Binghamton, New York Mayoral Election, 2009
| Party |  | Candidate | Votes | % | ±% |
|---|---|---|---|---|---|
|  | Democratic | Matthew Ryan | 3,660 | 36.0% | N/A |
|  | Working Families | Matthew Ryan | 406 | 4.0% | N/A |
|  | Total | Matthew Ryan | 4,006 | 40.0% | N/A |
|  | Republican | Rich David | 3,589 | 35.4% | N/A |
|  | Conservative | Rich David | 366 | 3.6% | N/A |
|  | Total | Rich David | 3,955 | 38.9% | N/A |
|  | Independence | Douglas Walter Drazen | 2,059 | 20.3% | N/A |
| Turnout |  |  | 10,157 |  | N/A |

===2013===
In 2013, four years after he had lost to Ryan, David again ran for Mayor of Binghamton. In the Republican primary, David received 939 votes—61 percent—beating challengers Douglas Walter Drazen with 433 votes and Edward Hickey with 164 votes. In the general election, David beat Democratic Binghamton City Councilwoman Teri Rennia by 6.79% and was elected Mayor of Binghamton.

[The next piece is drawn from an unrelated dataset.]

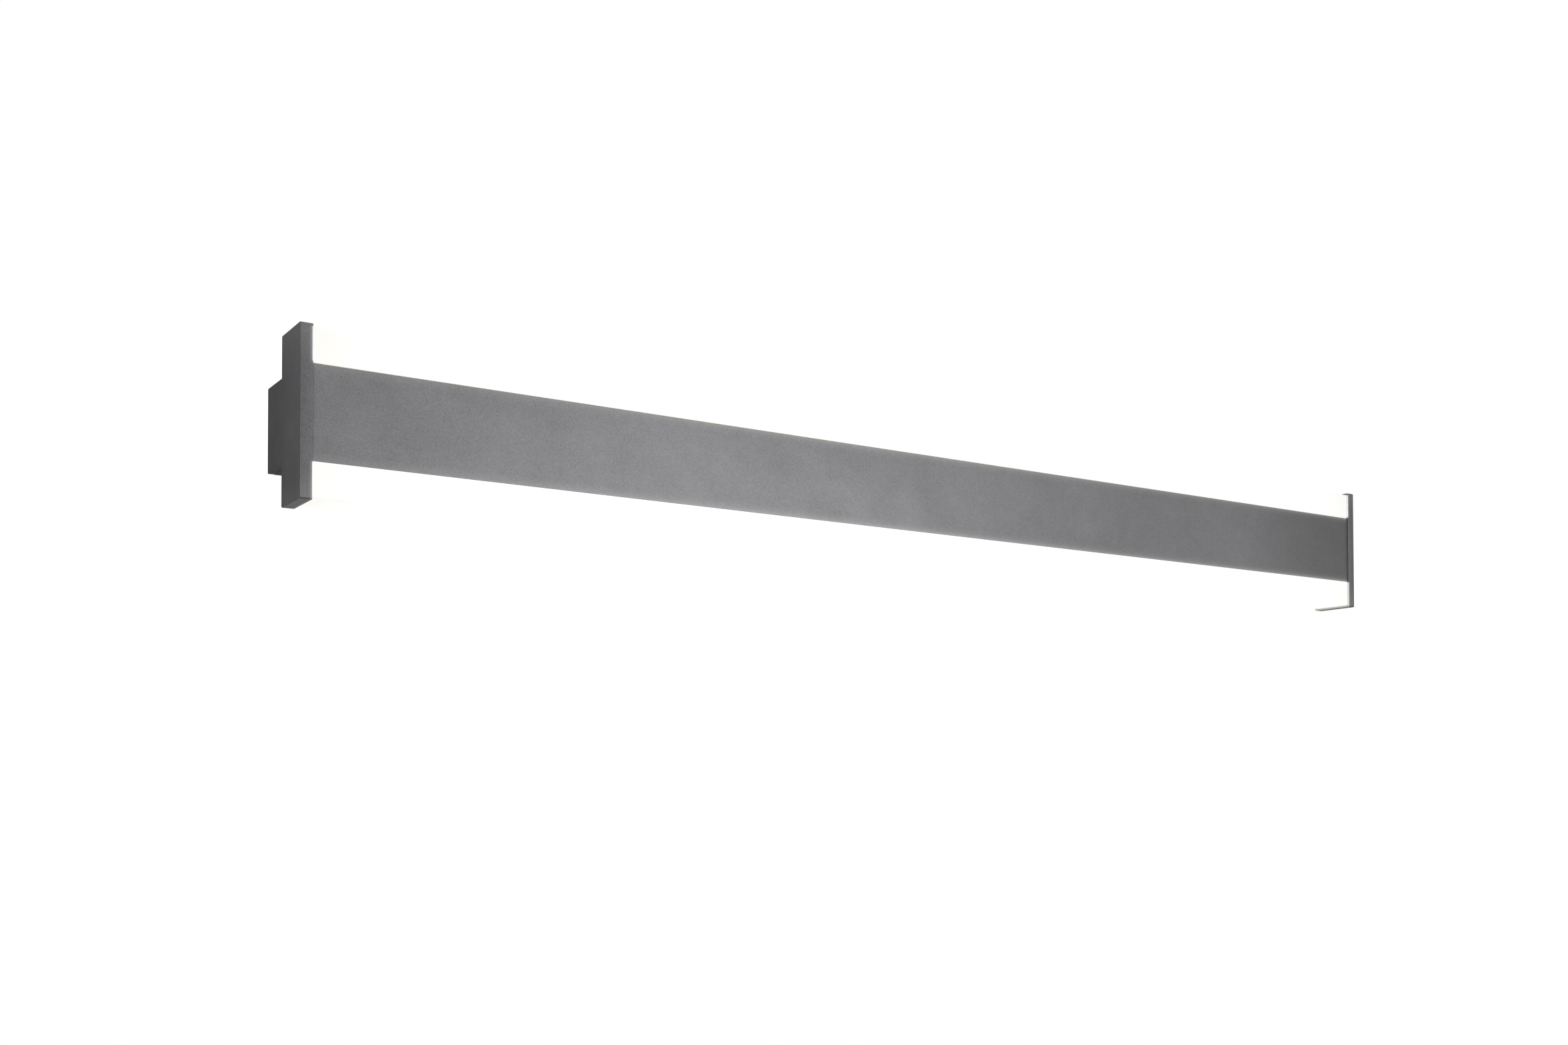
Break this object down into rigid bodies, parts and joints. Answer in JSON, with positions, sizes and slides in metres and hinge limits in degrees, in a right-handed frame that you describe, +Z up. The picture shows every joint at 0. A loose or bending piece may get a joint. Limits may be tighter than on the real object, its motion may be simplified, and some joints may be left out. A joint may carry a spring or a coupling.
{
  "type": "linear wall light",
  "caption": "Long horizontal wall light: opal diffusers above and below a flat metal band, between T-shaped end plates, on a slim stem that slides over a wall plate.",
  "frame": {"origin": "centre of the wall plate's back face, which lies on the wall", "axes": "X along the light, +Y into the wall, so the light stands out along -Y, and +Z up"},
  "size_m": [1, 0.0695, 0.108],
  "materials": {
    "anthracite_metal": "fine matt powder coat",
    "opal_plastic": "lit opal, satin",
    "bare_aluminium": "extruded, natural",
    "zinc_steel": "zinc plated",
    "black_rubber": "matt",
    "white_plastic": "fine spark texture",
    "grey_plastic": "smooth",
    "orange_plastic": "smooth",
    "white_board": "solder mask on an aluminium strip",
    "brown_lead": "insulation",
    "blue_lead": "insulation",
    "green_yellow_lead": "insulation",
    "white_lead": "insulation"
  },
  "bodies": {
    "wall_bracket": {"wall_plate": "zinc_steel", "cable_grommet": "black_rubber"},
    "luminaire": {"end_plate_left": "anthracite_metal", "end_plate_right": "anthracite_metal", "end_plate_screw_left_upper": "zinc_steel", "end_plate_screw_left_lower": "zinc_steel", "end_plate_screw_right_upper": "zinc_steel", "end_plate_screw_right_lower": "zinc_steel", "rear_housing": "anthracite_metal", "core_profile": "bare_aluminium", "chassis_screw_1": "zinc_steel", "chassis_screw_2": "zinc_steel", "chassis_screw_3": "zinc_steel", "chassis_screw_4": "zinc_steel", "front_band": "anthracite_metal", "diffuser_upper": "opal_plastic", "diffuser_lower": "opal_plastic", "light_board_upper": "white_board", "light_board_lower": "white_board", "locking_screw_upper_1": "zinc_steel", "locking_screw_lower_1": "zinc_steel", "locking_screw_upper_2": "zinc_steel", "locking_screw_lower_2": "zinc_steel", "light_driver": "white_plastic", "driver_screw_1": "zinc_steel", "driver_screw_2": "zinc_steel", "terminal_block": "grey_plastic", "terminal_screw_1": "zinc_steel", "terminal_screw_2": "zinc_steel", "lever_pin": "zinc_steel", "lead_bush": "black_rubber", "earth_lug": "zinc_steel", "earth_screw": "zinc_steel", "live_lead": "brown_lead", "neutral_lead": "blue_lead", "earth_lead": "green_yellow_lead", "board_lead_upper": "white_lead", "board_lead_lower": "white_lead"},
    "live_lever_arm": {"live_lever": "orange_plastic"},
    "neutral_lever_arm": {"neutral_lever": "orange_plastic"},
    "earth_lever_arm": {"earth_lever": "orange_plastic"}
  },
  "joints": [
    {"name": "lift_off", "type": "slide", "parent": "wall_bracket", "child": "luminaire", "axis": [0, -1, 0], "range_m": [0, 0.04]},
    {"name": "live_lever_hinge", "type": "hinge", "parent": "luminaire", "child": "live_lever_arm", "pos_m": [0.113, -0.0165, 0.008], "axis": [1, 0, 0], "range_deg": [0, 85]},
    {"name": "neutral_lever_hinge", "type": "hinge", "parent": "luminaire", "child": "neutral_lever_arm", "pos_m": [0.12, -0.0165, 0.008], "axis": [1, 0, 0], "range_deg": [0, 85]},
    {"name": "earth_lever_hinge", "type": "hinge", "parent": "luminaire", "child": "earth_lever_arm", "pos_m": [0.127, -0.0165, 0.008], "axis": [1, 0, 0], "range_deg": [0, 85]}
  ]
}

Binghamton, New York Mayoral Election, 2013
| Party |  | Candidate | Votes | % | ±% |
|---|---|---|---|---|---|
|  | Republican | Richard C. David | 4,206 | 47.02 | N/A |
|  | Democratic | Teri Rennia | 4,074 | 45.54 | N/A |
|  | Conservative | Richard C. David | 666 | 7.44 | N/A |
| Turnout |  |  | 8,946 |  | N/A |

===2017===
In 2017, Rich David ran on the Republican, Conservative, and Independence lines for reelection as Mayor of Binghamton. He was challenged by former Deputy Mayor Tarik Abdelazim, who ran on the Democratic and Working Families lines.

Binghamton, New York Mayoral Election, 2017
| Party |  | Candidate | Votes | % | ±% |
|---|---|---|---|---|---|
|  | Republican | Richard C. David | 5,134 | 58.91 | TBD |
|  | Democratic | Tarik Abdelazim | 3,572 | 40.99 | TBD |
| Turnout |  |  | 8,175 |  | TBD |

==Mayoralty==
David was sworn into office as Mayor of Binghamton on January 1, 2014.

===Law enforcement===
One of David's major campaign promises was to increase the number of officers in the Binghamton Police Department which had been cut by 14 percent during the Ryan administration. David restored seven officers in his first year in office.

===Infrastructure===

In 2014, Binghamton's $7 million infrastructure plan improved more than 11 center line miles of city streets. In 2015, city was set to receive 15 miles of street improvements as part of a $8 million plan.

In 2015, David initiated a $4 million plan to convert the city's roughly 7,000 streetlights to LED technology.

===Budget management===
As part of David's push for municipal budget stability, his first budget included a 0.48 percent residential property tax increase, the second-lowest increase in 17 years.